Music historian and author Harvey Kubernik first thought of the concept for this book at George Harrison's 1974 Beverly Wilshire Hotel press conference on Wilshire Boulevard in Beverly Hills, where 10 years earlier he had seen, just down the same street, the February 1964 live Beatles, Beach Boys and Lesley Gore concert in a closed-circuit theatrical movie-house showing at the Fox Wilshire Theater.
During his ensuing 40 years of published musical journalism, Harvey would, on occasion, ask his interview subjects — songwriters, recording and mastering engineers, poets, musicians, graphic artists, philosophers, record producers, disc jockeys, authors, filmmakers, pen pals, photographers, record collectors and friends — about the Beatles timeless catalog and the influence of their rarely chronicled-at-length history with Southern California and Hollywood.

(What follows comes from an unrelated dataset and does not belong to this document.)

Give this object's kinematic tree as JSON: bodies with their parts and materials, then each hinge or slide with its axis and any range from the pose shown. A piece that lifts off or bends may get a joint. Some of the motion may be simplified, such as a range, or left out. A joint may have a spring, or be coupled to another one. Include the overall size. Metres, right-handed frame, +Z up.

"My goal was to bring something new to the table and the fable, especially the Beatles relationship to Hollywood and Los Angeles that helped introduce their sound domestically in the first place," offers Kubernik. "I talked with all four individual Beatles as well as Mal Evans, Derek Taylor and many of the engineers and producers that were in the recording studio with them."
During the fall of 2013, while preparing for the publication of a few large format hardcover books for 2014, including "Turn Up the Radio! Rock, Pop and Roll Music in Los Angeles 1956-1972," due for release in mid-April from Santa Monica Press, Harvey realized that the 50th anniversary of the Beatles coming to America would be more than a forum for celebration to be rolled out in February 2014, but a major media event. It was time for this book.
So Harvey called on his many record industry contacts and celebrated musicians he knew to have been part of the Beatles history, to share their memories and insights in fresh 2013 interviews, and began pulling together all the memorabilia, photos, press releases, emails, letters, recorded interviews, radio broadcaster's remarks and snippets he'd captured live at media events up to the present day – and then he started writing and creating.
"For the book I involved the voices of East L.A. and West L.A. , the San Fernando Valley, downtown L.A. and the beach community — all of us who first heard the Beatles in 1964. In addition, I incorporated heralded rock 'n' roll band members hailing from New York, New Jersey and Canada and wove their voices into my manuscript while also collaborating with Gary Strobl, curating and scanning the rare and unseen visual images and artifacts I unearthed that are displayed within the pages."
Harvey invited James Cushing to write the Foreword, then dedicated the volume to Derek Taylor.
S. Ti Muntarbhorn along with MsMusic Productions in association with Harvey Kubernik and Otherworld Cottage Industries made this book a retail reality.
And in the process, Harvey Kubernik became a "Paperback Writer."